Mecanicamente simples, o que justifica a sua existência em plataformas mobile, Dungeon Crawler HD é perfeitamente directo no que temos de fazer: conduzir a nossa party típica (um tanque, um mago e um curandeiro) por uma série de masmorras, derrotando criaturas e bosses, recolhendo o usual loot e aprendendo novas habilidades. Simples não é? E muitas vezes o mais simples é mesmo o mais divertido e mais cativante. E é claro, não falhando o tom das nossas caçadas anteriores, também este jogo está repleto de referências humorísticas. Será que o género já amadureceu tanto que a abordagem possível e viável é a auto-paródia?
O melhor de tudo deste divertido jogo com cerca de nove horas jogáveis é mesmo o preço. Desde 1,99 para mobile e 3,99€ (em promoção no Steam), é uma das melhores propostas que encontrámos esta semana no rácio horas de diversão/preço.
Dungeon Crawler HD está disponível para PC e iOS.
Flame Over
E é neste momento que as poucas pessoas que lêem sobre o mercado indie param de ler o artigo e perguntam “o que é que este gajo fumou para por num artigo sobre dungeon crawlers e afins um jogo sobre um bombeiro?”. E eu compreendo perfeitamente a questão. Mas quando recebi um e-mail da editora Ghostlight a anunciar este Flame Over como uma espécie diferente de dungeon crawler, e denominado-o como um “pyroguelike”, automaticamente as minhas orelhas de elfo (se as tivessem) se ergueram bem alto em direcção ao céu.
A primeira característica em que este Flame Over me surpreendeu e que tem em comum com os demais roguelikes é mesmo o desafio. O jogo atira-nos literalmente para o meio do fogo, com algumas básicas informações de controlos, e tudo o resto terá de ser “desenrascanço” nosso. E o que parece fácil: utilizar a mangueira para apagar fogos e o extintor para extingui-los, torna-se um osso duro de roer, ou uma costeleta difícil de assar. Instantaneamente o meu pessimismo em relação a um jogo em que controlamos um bombeiro foi sendo lentamente diluído pelo crescente desafio que as minhas sucessivas mortes iam criando. Apagar fogos, fazer a melhor pontuação possível, salvar pessoas e gatos das labaredas e conduzi-los à salvação, enquanto geria da melhor forma os meus reservatórios de água e CO2.

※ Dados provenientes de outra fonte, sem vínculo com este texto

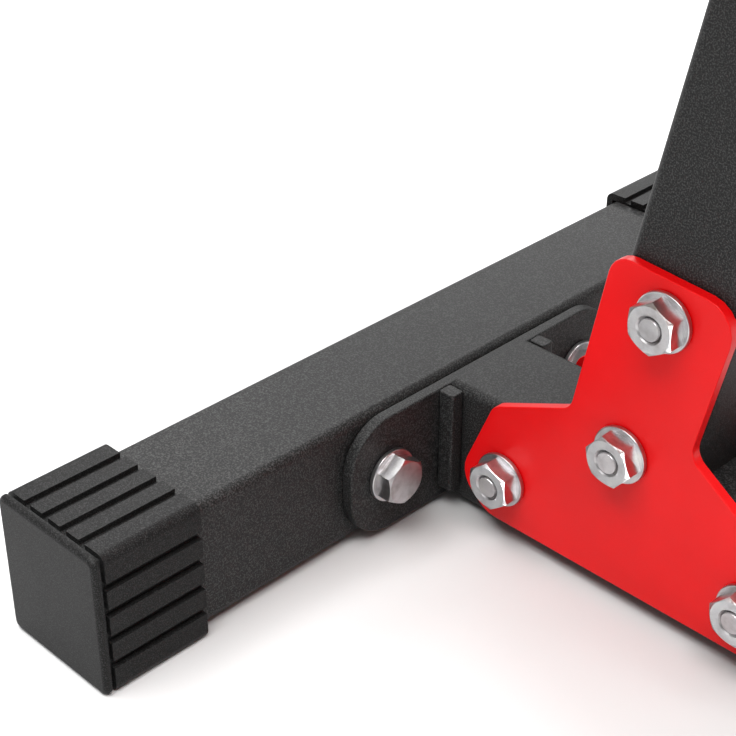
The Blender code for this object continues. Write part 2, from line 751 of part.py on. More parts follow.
def brackets(label, places):
    made = []
    for word, x in zip(("front", "rear"), places):
        made.append(extruded(
            f"{label}_bracket_{word}", (rounded_box(BRACKET_WIDTH, BRACKET_SPAN, BRACKET_CORNER),),
            along_z(RAIL_TOP + GAP + 0.5 * BRACKET_THICK, x), BRACKET_THICK, FRAME_BLACK,
        ))
    return made


def board_and_pad(label, front, rear):
    """Plywood board and the pad on it."""
    middle = 0.5 * (front + rear)
    outline = pad_outline(front + BOARD_INSET, rear - BOARD_INSET, PAD_WIDTH - 2 * BOARD_INSET, BOARD_CORNER)
    board = extruded(
        f"{label}_board", (outline,), along_z(BOARD_BOTTOM + 0.5 * BOARD_THICK, middle),
        BOARD_THICK, BOARD_WOOD,
    )
    pad_bottom = BOARD_BOTTOM + BOARD_THICK + GAP
    thickness = PAD_TOP - pad_bottom
    pad = as_mesh(extruded(
        f"{label}_pad", (pad_outline(front, rear, PAD_WIDTH, PAD_CORNER),),
        along_z(pad_bottom + 0.5 * thickness, middle), thickness, PAD_VINYL,
    ))
    edge = pad.modifiers.new("edge", "BEVEL")
    edge.width = PAD_EDGE
    edge.segments = 3
    edge.limit_method = "ANGLE"
    edge.angle_limit = math.radians(60)
    return [board, pad]


def grab_handle():
    """Round bar bent to a U, welded under the seat's front bracket."""
    z = RAIL_TOP - GAP - HANDLE_RADIUS
    front = HANDLE_FRONT_X + HANDLE_RADIUS
    plan = [(HANDLE_LEG_END, HANDLE_HALF)]
    plan += arc((front + HANDLE_BEND, HANDLE_HALF - HANDLE_BEND), HANDLE_BEND, 90, 180, 6)
    plan += arc((front + HANDLE_BEND, HANDLE_BEND - HANDLE_HALF), HANDLE_BEND, 180, 270, 6)
    plan.append((HANDLE_LEG_END, -HANDLE_HALF))
    curve = bpy.data.curves.new("seat_handle", "CURVE")
    curve.dimensions = "3D"
    curve.bevel_depth = HANDLE_RADIUS
    curve.bevel_resolution = 3
    curve.use_fill_caps = True
    spline = curve.splines.new("POLY")
    spline.points.add(len(plan) - 1)
    for point, (x, y) in zip(spline.points, plan):
        point.co = (x, y, z, 1.0)
    return new_object("seat_handle", curve, Matrix(), FRAME_BLACK)


def seat():
    angles = [SEAT_PIN_ANGLE + math.radians(tilt) for tilt in SEAT_ANGLES]
    y = SECTOR_INNER_Y + 0.5 * SECTOR_THICK
    pieces = [
        rail("seat_rail", SEAT_RAIL_FRONT, SEAT_HINGE.x + RAIL_OVERRUN, SEAT_HINGE),
        rail_plug("seat_rail_plug", SEAT_RAIL_FRONT, -1),
        sector("seat_sector", SEAT_HINGE, SEAT_HOLE_RADIUS, angles, SEAT_SECTOR_ARC, SEAT_SECTOR_TOP, y),
        bush("seat_bush", SEAT_HINGE),
        grab_handle(),
        *brackets("seat", SEAT_BRACKETS),
        *board_and_pad("seat", SEAT_PAD_FRONT, SEAT_PAD_REAR),
    ]
    ride(hinge_empty("seat_hinge", SEAT_HINGE), pieces)


def back():
    angles = [BACK_PIN_ANGLE - math.radians(tilt) for tilt in BACK_ANGLES]
    y = -(SECTOR_INNER_Y + 0.5 * SECTOR_THICK)
    pieces = [
        rail("back_rail", BACK_HINGE.x - RAIL_OVERRUN, BACK_RAIL_REAR, BACK_HINGE),
        rail_plug("back_rail_plug", BACK_RAIL_REAR, 1),
        sector("back_sector", BACK_HINGE, BACK_HOLE_RADIUS, angles, BACK_SECTOR_ARC, BACK_SECTOR_TOP, y),
        bush("back_bush", BACK_HINGE),
        *brackets("back", BACK_BRACKETS),
        *board_and_pad("back", BACK_PAD_FRONT, BACK_PAD_REAR),
    ]
    ride(hinge_empty("back_hinge", BACK_HINGE), pieces)


def rest_post():
    """Upright on the beam that carries the back when it lies flat."""
    bottom = TUBE_TOP + GAP
    top = RAIL_BOTTOM - GAP - BUMPER_THICK - GAP
    tube(
        "rest_post", along_z(0.5 * (bottom + top), REST_POST_X), REST_WIDTH, REST_WIDTH, top - bottom
    )
    extruded(
        "rest_bumper", (rounded_box(REST_WIDTH + 2 * BUMPER_OVERHANG, REST_WIDTH, BUMPER_CORNER),),
        along_z(top + GAP + 0.5 * BUMPER_THICK, REST_POST_X), BUMPER_THICK, RUBBER,
    )


# Wheels

def wheel(side, word):
    """Ear on the rear crossbar, axle bolt, and a wheel that touches down when the bench is tipped."""
    face = REAR_FACE_X + CROSSBAR_WIDTH + GAP
    ear_mid = side * (WHEEL_EAR_Y + 0.5 * EAR_THICK)
    ear = (
        (face, EAR_ROOT[0], EAR_ROOT_RADIUS), (WHEEL_X + EAR_REACH, EAR_TIP[0], EAR_TIP_RADIUS),
        (WHEEL_X + EAR_REACH, EAR_TIP[1], EAR_TIP_RADIUS), (face, EAR_ROOT[1], EAR_ROOT_RADIUS),
    )
    hole = circle((WHEEL_X, WHEEL_Z), M10["shank"] + HOLE_PLAY)
    extruded(f"wheel_ear_{word}", (filleted(ear), hole), along_y(ear_mid), EAR_THICK, FRAME_BLACK)
    inner = WHEEL_EAR_Y + EAR_THICK + WHEEL_PLAY
    outer = inner + WHEEL_WIDTH
    axle_out = outer + AXLE_PLAY
    start = Vector((WHEEL_X, side * axle_out, WHEEL_Z))
    end = Vector((WHEEL_X, side * WHEEL_EAR_Y, WHEEL_Z))
    bolt(f"wheel_axle_{word}", start, end)
    half = 0.5 * WHEEL_WIDTH
    shoulder = WHEEL_RADIUS - WHEEL_TREAD_EDGE
    profile = (
        (WHEEL_BORE, half), (WEB_INNER * WHEEL_RADIUS, half), (WEB_INNER * WHEEL_RADIUS, WEB_HALF * half),
        (WEB_OUTER * WHEEL_RADIUS, WEB_HALF * half), (WEB_OUTER * WHEEL_RADIUS, half),
        (shoulder, half), (WHEEL_RADIUS, half - WHEEL_TREAD_EDGE),
        (WHEEL_RADIUS, WHEEL_TREAD_EDGE - half), (shoulder, -half), (WHEEL_BORE, -half),
    )
    centre = Vector((WHEEL_X, side * 0.5 * (inner + outer), WHEEL_Z))
    roller = turned(
        f"wheel_{word}", profile, toward(centre, centre + Vector((0, side, 0))), RUBBER, True, WHEEL_STEPS
    )
    ride(hinge_empty(f"wheel_hub_{word}", centre), (roller,))


def weight_bench():
    crossbar("front", FOOT_FACE_X, FRONT_FOOT_LENGTH, 1)
    crossbar("rear", REAR_FACE_X, REAR_FOOT_LENGTH, -1)
    flange("front", FOOT_FACE_X, 1)
    flange("rear", REAR_FACE_X, -1)
    front_strips()
    main_beam()
    post()
    gusset_plates()
    head_plates()
    rest_post()
    seat()
    back()
    pull_pin("back", BACK_PIN, NEAR)
    pull_pin("seat", SEAT_PIN, FAR)
    wheel(NEAR, "near")
    wheel(FAR, "far")


weight_bench()
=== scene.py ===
"""Adjustable weight bench: the finished look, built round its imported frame.

Metres. X runs from the seat end (-X) to the head end (+X), Y across the bench, Z up, and the floor is
at Z = 0. The near side is -Y. Every piece is made where the frame says it sits.
"""

import math

import bmesh
import bpy
from mathutils import Matrix, Vector
from mathutils.bvhtree import BVHTree


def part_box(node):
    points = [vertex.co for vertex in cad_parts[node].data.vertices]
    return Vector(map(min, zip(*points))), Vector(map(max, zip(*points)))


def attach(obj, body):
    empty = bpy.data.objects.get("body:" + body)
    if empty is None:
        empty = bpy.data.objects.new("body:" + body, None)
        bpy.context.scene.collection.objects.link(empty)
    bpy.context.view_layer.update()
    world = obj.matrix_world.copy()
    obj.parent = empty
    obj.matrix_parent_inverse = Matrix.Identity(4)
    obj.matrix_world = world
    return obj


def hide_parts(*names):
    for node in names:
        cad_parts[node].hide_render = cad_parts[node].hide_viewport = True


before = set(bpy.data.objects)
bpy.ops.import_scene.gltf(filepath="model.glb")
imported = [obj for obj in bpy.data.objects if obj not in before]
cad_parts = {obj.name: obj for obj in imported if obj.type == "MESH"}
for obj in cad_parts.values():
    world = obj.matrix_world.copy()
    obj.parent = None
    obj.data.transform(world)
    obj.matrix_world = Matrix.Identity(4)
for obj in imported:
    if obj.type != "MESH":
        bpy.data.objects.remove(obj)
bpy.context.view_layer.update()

MM = 0.001
NEAR = -1
FAR = 1
X_AXIS = Vector((1, 0, 0))
Y_AXIS = Vector((0, 1, 0))
Z_AXIS = Vector((0, 0, 1))

# Tubes
TUBE_CORNER = 3.5 * MM
TUBE_WALL = 2.5 * MM
TUBE_CORNER_STEPS = 6
TUBE_END_EASE = 0.4 * MM
POST_SPARE = 60 * MM

# Flanges, which stop a little under the top of their tube
FLANGE_CORNER = 19 * MM
FLANGE_STEP_DOWN = 1.3 * MM

# End caps of the feet
CAP_CORNER = 3.4 * MM
CAP_RIM_START = 2.7 * MM
CAP_RIM_END = 4.3 * MM
CAP_RIM_DEPTH = 2.0 * MM
CAP_FACE_EASE = 2.0 * MM
CAP_GROOVES = 4
CAP_GROOVE_WIDTH = 3.2 * MM
CAP_GROOVE_DEPTH = 2.1 * MM
CAP_SIDE_PITCH = 10.6 * MM
CAP_TOP_PITCH = 9.8 * MM
CAP_WALL = 3.1 * MM
CAP_PLATE = 6.0 * MM
CAP_EASE = 0.5 * MM

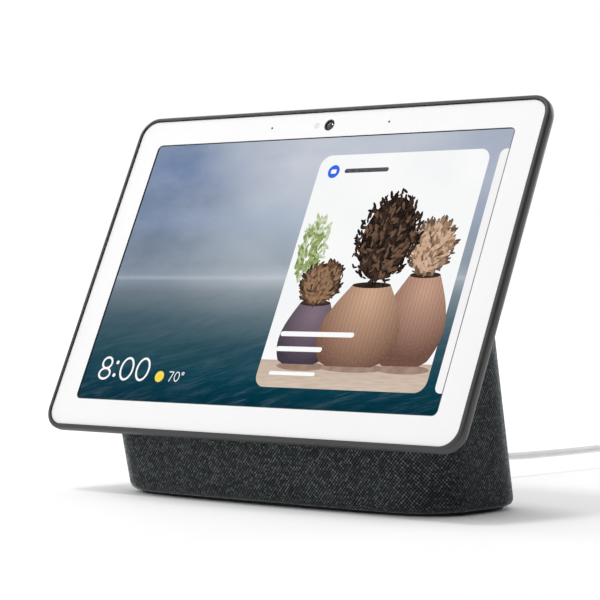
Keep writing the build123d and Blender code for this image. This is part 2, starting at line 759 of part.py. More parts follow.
def power_board():
    top = POWER_BOARD_Z + POWER_BOARD_T
    return slab(44.0, 30.0, 1.5, POWER_BOARD_Z, top, 0, POWER_BOARD_Y)


def power_jack():
    """Barrel socket with its centre pin."""
    case = Pos(0, JACK_FACE_Y - 7, PORT_Z) * Box(12.0, 14.0, JACK_H)
    case -= along_y(BARREL_R + RUNNING_GAP, JACK_FACE_Y - 10, JACK_FACE_Y + 1, 0, PORT_Z)
    return case + along_y(0.9, JACK_FACE_Y - 11, JACK_FACE_Y - 1, 0, PORT_Z)


def port_bezel():
    """Round sleeve that lines the hole in the cover and ends just proud of the fabric."""
    tube = port_cut(6.4, JACK_FACE_Y) & column(-0.4, FOOT_H, 40.0)
    flange = along_y(8.4, JACK_FACE_Y, JACK_FACE_Y + 1.8, 0, PORT_Z)
    return tube + flange - port_cut(PLUG_R + 0.4, 20.0)


def power_plug():
    """Barrel, grip and tapered strain relief."""
    start = JACK_FACE_Y + 0.1
    barrel = along_y(BARREL_R, start - BARREL_L, start, 0, PORT_Z)
    barrel -= along_y(1.0, start - BARREL_L - 1, start, 0, PORT_Z)
    grip = along_y(PLUG_R, start, start + PLUG_L, 0, PORT_Z)
    grip = fillet(grip.edges().group_by(Axis.Y)[-1], 1.2)
    taper = Pos(0, start + PLUG_L + 4, PORT_Z) * Rot(-90, 0, 0) * Cone(3.2, 2.3, 9)
    relief = barrel + grip + taper
    return relief - along_y(CORD_R, start + PLUG_L - 8, start + PLUG_L + 12, 0, PORT_Z)


def power_cord():
    """Cord that leaves the plug level, drops a little and then runs nearly level."""
    start_y = JACK_FACE_Y + PLUG_L - 7
    bend_y = start_y + 22
    lead = Line((0, start_y, PORT_Z), (0, bend_y, PORT_Z))
    sag = Spline(
        (0, bend_y, PORT_Z),
        (0, CORD_SAG_Y, CORD_SAG_Z),
        (0, CORD_END_Y, CORD_END_Z),
        tangents=[(0, 1, 0), (0, 1, -0.01)],
    )
    profile = Plane(origin=(0, start_y, PORT_Z), z_dir=(0, 1, 0)) * Circle(CORD_R)
    return sweep(profile, path=lead + sag)


# ---- Output ---------------------------------------------------------------------------------------

def placed(shapes, location):
    """Put one shape, or a group of equal pieces, in place as a single node."""
    if isinstance(shapes, list):
        return Compound(children=[location * shape for shape in shapes])
    return location * shapes


HERE = Location((0, 0, 0))
NODES = {
    HEAD.location: {
        "front_glass": front_glass(),
        "bezel_mask": bezel_mask(),
        "sensor_window": sensor_window(),
        "light_sensor": light_sensor(),
        "camera_trim_ring": camera_trim_ring(),
        "camera_lens": camera_lens(),
        "camera_module": camera_module(),
        "front_microphones": front_microphones(),
        "display_gasket": display_gasket(),
        "lcd_panel": lcd_panel(),
        "backlight_unit": backlight_unit(),
        "lcd_back_tray": lcd_back_tray(),
        "mid_frame": mid_frame(),
        "frame_screws": frame_screws(),
        "rear_shell": rear_shell(),
        "wifi_antennas": wifi_antennas(),
        "volume_rocker": volume_rocker(),
        "rocker_pin": rocker_pin(),
        "volume_switch_board": volume_switch_board(),
        "volume_switches": volume_switches(),
        "plunger_up": plunger(1),
        "plunger_down": plunger(-1),
        "privacy_slider": privacy_slider(),
        "privacy_indicator": privacy_indicator(),
        "slide_actuator": slide_actuator(),
        "slide_switch": slide_switch(),
        "privacy_switch_board": privacy_switch_board(),
        "rear_microphone": rear_microphone(),
        "mount_plate": mount_plate(),
        "mount_screws": mount_screws(),
        "main_board": main_board(),
        "board_screws": board_screws(),
        "processor": processor(),
        "thermal_pad": thermal_pad(),
        "shield_can": shield_can(),
        "display_flex": display_flex(),
    },
    HERE: {
        "fabric_sleeve": fabric_sleeve(),
        "stand_front_shell": stand_front_shell(),
        "stand_rear_shell": stand_rear_shell(),
        "shell_screws": shell_screws(),
        "base_plate": base_plate(),
        "base_screws": base_screws(),
        "rubber_foot": rubber_foot(),
        "power_board": power_board(),
        "power_jack": power_jack(),
        "port_bezel": port_bezel(),
        "power_plug": power_plug(),
        "power_cord": power_cord(),
        "tweeter_frames": [plane.location * tweeter_frame() for plane in TWEETERS],
        "tweeter_magnets": [plane.location * tweeter_magnet() for plane in TWEETERS],
        "tweeter_dome_left": TWEETERS[0].location * tweeter_dome(),
        "tweeter_dome_right": TWEETERS[1].location * tweeter_dome(),
    },
    WOOFER.location: {
        "woofer_basket": woofer_basket(),
        "woofer_magnet": woofer_magnet(),
        "woofer_surround": woofer_surround(),
        "woofer_cone": woofer_cone(),
        "woofer_voice_coil": woofer_voice_coil(),
        "woofer_spider": woofer_spider(),
        "woofer_screws": woofer_screws(),
    },
}

for location, nodes in NODES.items():
    for name, shapes in nodes.items():
        export_step(placed(shapes, location), f"parts/{name}.step")
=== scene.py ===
"""Smart display in a plain studio: materials, fabric cover, lit screen, floor, light and camera.

Lengths are in metres, except where a name ends in _MM and for everything drawn on the screen, which is
in millimetres in the head's own frame.  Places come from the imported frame.
"""

import json
import math
import random

import bmesh
import bpy
from mathutils import Matrix, Vector
from mathutils.bvhtree import BVHTree


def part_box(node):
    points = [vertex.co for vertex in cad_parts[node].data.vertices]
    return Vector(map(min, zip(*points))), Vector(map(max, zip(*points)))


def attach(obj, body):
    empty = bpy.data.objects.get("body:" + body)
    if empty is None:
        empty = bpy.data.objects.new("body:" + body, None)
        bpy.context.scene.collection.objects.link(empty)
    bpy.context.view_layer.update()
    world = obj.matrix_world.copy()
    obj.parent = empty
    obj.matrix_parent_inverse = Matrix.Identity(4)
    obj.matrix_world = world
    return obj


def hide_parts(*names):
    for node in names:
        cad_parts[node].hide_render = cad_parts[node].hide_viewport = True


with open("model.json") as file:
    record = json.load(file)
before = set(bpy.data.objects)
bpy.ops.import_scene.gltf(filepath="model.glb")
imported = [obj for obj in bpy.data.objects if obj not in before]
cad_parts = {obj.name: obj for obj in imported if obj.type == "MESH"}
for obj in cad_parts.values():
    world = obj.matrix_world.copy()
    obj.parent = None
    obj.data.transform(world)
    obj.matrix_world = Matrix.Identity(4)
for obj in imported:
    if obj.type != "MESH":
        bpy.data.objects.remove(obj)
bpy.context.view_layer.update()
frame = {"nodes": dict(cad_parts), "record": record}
MM = 0.001
BODY = "display"


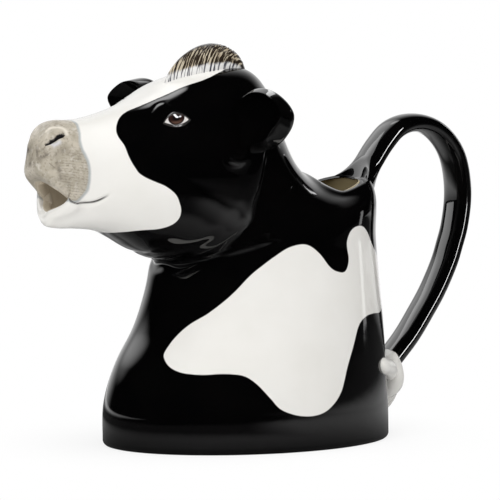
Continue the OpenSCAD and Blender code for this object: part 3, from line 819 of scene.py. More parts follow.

Flame Over é um pyroguelike, e é um aparentemente simples twin-stick shooter. Mas é acima de tudo viciante, divertido e criativo. E ficou para o fim de uma semana de boas surpresas em torno de RPGs e dungeon crawlers pela abordagem totalmente distinta de qualquer coisa já feita até aos dias de hoje. Genial até diria, de uma criatividade ardente.
Flame Over está disponível para PS Vita e PC.